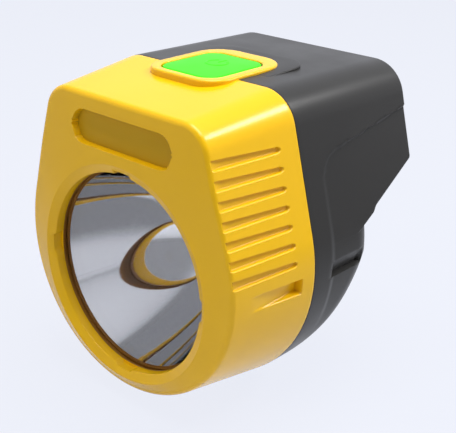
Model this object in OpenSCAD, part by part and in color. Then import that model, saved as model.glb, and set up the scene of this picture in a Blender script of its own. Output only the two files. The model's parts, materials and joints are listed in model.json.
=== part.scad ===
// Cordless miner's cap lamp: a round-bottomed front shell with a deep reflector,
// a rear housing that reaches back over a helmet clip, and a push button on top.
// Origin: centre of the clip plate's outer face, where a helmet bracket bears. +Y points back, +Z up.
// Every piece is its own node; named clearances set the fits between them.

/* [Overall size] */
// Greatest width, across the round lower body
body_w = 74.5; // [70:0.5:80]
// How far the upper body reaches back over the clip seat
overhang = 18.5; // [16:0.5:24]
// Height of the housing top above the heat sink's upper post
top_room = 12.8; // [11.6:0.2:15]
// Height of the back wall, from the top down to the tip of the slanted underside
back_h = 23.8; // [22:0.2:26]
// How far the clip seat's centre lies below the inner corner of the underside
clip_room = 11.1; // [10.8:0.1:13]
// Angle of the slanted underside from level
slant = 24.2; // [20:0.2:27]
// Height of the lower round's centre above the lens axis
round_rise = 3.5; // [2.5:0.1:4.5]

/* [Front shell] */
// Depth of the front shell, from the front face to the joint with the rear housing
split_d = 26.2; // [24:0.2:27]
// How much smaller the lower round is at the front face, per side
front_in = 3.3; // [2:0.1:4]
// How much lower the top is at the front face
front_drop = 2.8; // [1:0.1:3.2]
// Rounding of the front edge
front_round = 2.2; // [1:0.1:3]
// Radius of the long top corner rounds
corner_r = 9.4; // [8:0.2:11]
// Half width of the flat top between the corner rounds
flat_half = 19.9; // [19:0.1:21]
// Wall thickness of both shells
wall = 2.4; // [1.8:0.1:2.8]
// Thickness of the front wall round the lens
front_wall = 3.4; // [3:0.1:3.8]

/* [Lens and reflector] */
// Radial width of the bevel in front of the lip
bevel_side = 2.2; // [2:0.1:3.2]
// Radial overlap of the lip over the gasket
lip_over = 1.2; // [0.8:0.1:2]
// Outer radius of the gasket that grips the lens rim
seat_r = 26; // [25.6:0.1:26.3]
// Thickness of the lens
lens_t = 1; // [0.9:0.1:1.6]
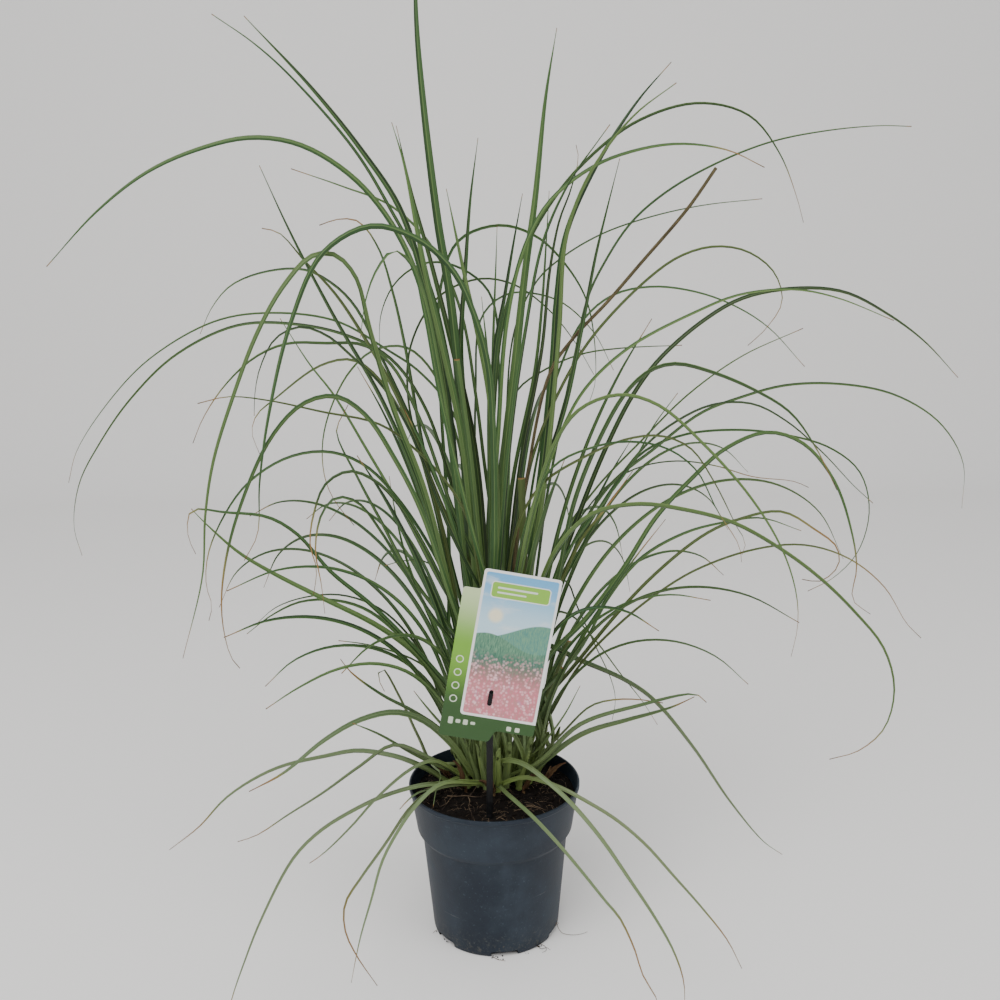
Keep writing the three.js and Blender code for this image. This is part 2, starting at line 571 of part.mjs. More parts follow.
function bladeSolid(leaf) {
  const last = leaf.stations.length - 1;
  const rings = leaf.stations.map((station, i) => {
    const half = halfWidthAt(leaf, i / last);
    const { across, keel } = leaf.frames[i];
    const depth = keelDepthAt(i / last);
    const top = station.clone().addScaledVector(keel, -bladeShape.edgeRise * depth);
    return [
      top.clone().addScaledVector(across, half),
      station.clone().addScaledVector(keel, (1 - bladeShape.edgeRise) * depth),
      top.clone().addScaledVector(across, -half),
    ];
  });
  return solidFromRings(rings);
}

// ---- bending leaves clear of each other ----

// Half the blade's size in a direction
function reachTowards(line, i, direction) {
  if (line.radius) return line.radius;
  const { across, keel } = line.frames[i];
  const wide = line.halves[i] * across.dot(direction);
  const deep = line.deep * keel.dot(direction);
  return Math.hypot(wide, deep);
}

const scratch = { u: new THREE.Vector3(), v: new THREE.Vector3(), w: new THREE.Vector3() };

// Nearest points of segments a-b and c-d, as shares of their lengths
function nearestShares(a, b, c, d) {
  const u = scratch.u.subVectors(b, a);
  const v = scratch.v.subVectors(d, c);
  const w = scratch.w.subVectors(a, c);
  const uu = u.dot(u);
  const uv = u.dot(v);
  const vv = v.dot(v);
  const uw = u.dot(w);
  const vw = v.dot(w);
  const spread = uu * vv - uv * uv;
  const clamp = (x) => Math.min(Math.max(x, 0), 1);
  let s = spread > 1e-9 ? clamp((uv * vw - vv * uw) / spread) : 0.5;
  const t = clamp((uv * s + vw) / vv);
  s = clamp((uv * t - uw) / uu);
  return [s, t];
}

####

Requirement:
Output exactly the leading lines of the data, up to and including the line marked by "fits between them.".

Written response:
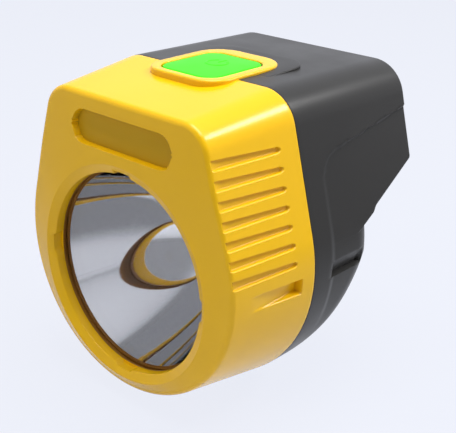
Model this object in OpenSCAD, part by part and in color. Then import that model, saved as model.glb, and set up the scene of this picture in a Blender script of its own. Output only the two files. The model's parts, materials and joints are listed in model.json.
=== part.scad ===
// Cordless miner's cap lamp: a round-bottomed front shell with a deep reflector,
// a rear housing that reaches back over a helmet clip, and a push button on top.
// Origin: centre of the clip plate's outer face, where a helmet bracket bears. +Y points back, +Z up.
// Every piece is its own node; named clearances set the fits between them.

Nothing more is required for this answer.